_Data:_
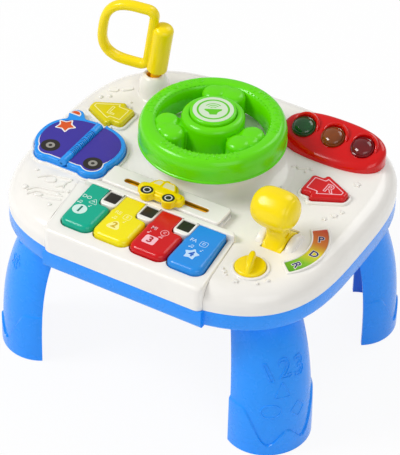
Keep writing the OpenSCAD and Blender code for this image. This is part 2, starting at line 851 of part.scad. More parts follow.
// Middle of a leg's flat side at height z, for the leg at +X +Y
function leg_mid(z) = [foot_x, foot_y] - leg_lean * pow(max(z, 0) / leg_h, 3) * leg_dir();

function leg_share(z) = 1 - leg_taper * pow(max(z, 0) / leg_h, 2.5);

// Half-round section of a leg, grown outwards; back takes it behind its flat side
function leg_ring(z, grow, back) = let (
    n = 20, half = foot_half * leg_share(z) + grow, bulge = foot_bulge * leg_share(z) + grow,
    arc = [for (i = [0 : n]) let (t = -90 + 180 * i / n) [bulge * cos(t), half * sin(t)]],
    flat = back > 0 ? concat(arc, [[-back, half], [-back, -half]]) : arc,
    mid = leg_mid(z), d = leg_dir())
    [for (p = flat) [mid[0] + p[0] * d[0] - p[1] * d[1], mid[1] + p[0] * d[1] + p[1] * d[0], z]];

function spigot_at() = leg_mid(leg_h) + 14 * leg_dir();

// The leg at +X +Y; the others mirror it
module leg() color(tray_blue) {
    levels = leg_h * [0.43, 0.59, 0.71, 0.82, 0.91, 1];
    cuff = 1.2;
    outer = concat([leg_ring(0, cuff, 0), leg_ring(cuff_h, cuff, 0), leg_ring(cuff_h + 1, 0, 0)],
        [for (z = levels) leg_ring(z, 0, 0)]);
    hollow = concat([leg_ring(-1, -leg_wall, 10), leg_ring(cuff_h, -leg_wall, 10)],
        [for (z = levels) leg_ring(z - leg_wall, -leg_wall, 10)]);
    difference() {
        union() {
            loft(outer);
            translate([spigot_at()[0], spigot_at()[1], leg_h - 1]) cylinder(r = spigot_r, h = spigot_h + 1);
        }
        loft(hollow);
        translate([spigot_at()[0], spigot_at()[1], leg_h - 10]) {
            cylinder(r = spigot_r - wall, h = spigot_h + 10 - wall);
            cylinder(r = screw_r + hole_gap, h = spigot_h + 20);
        }
    }
}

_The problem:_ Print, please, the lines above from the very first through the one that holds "function spigot_at() = leg_mid(leg_h)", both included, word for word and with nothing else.

_Worked answer:_
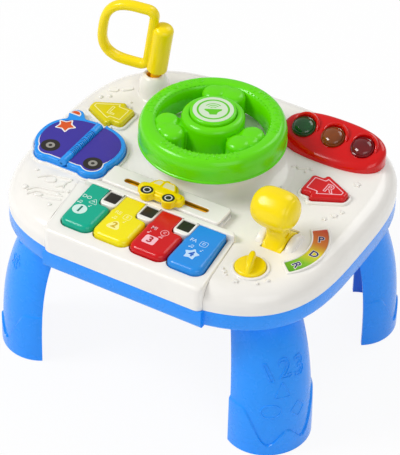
Keep writing the OpenSCAD and Blender code for this image. This is part 2, starting at line 851 of part.scad. More parts follow.
// Middle of a leg's flat side at height z, for the leg at +X +Y
function leg_mid(z) = [foot_x, foot_y] - leg_lean * pow(max(z, 0) / leg_h, 3) * leg_dir();

function leg_share(z) = 1 - leg_taper * pow(max(z, 0) / leg_h, 2.5);

// Half-round section of a leg, grown outwards; back takes it behind its flat side
function leg_ring(z, grow, back) = let (
    n = 20, half = foot_half * leg_share(z) + grow, bulge = foot_bulge * leg_share(z) + grow,
    arc = [for (i = [0 : n]) let (t = -90 + 180 * i / n) [bulge * cos(t), half * sin(t)]],
    flat = back > 0 ? concat(arc, [[-back, half], [-back, -half]]) : arc,
    mid = leg_mid(z), d = leg_dir())
    [for (p = flat) [mid[0] + p[0] * d[0] - p[1] * d[1], mid[1] + p[0] * d[1] + p[1] * d[0], z]];

function spigot_at() = leg_mid(leg_h) + 14 * leg_dir();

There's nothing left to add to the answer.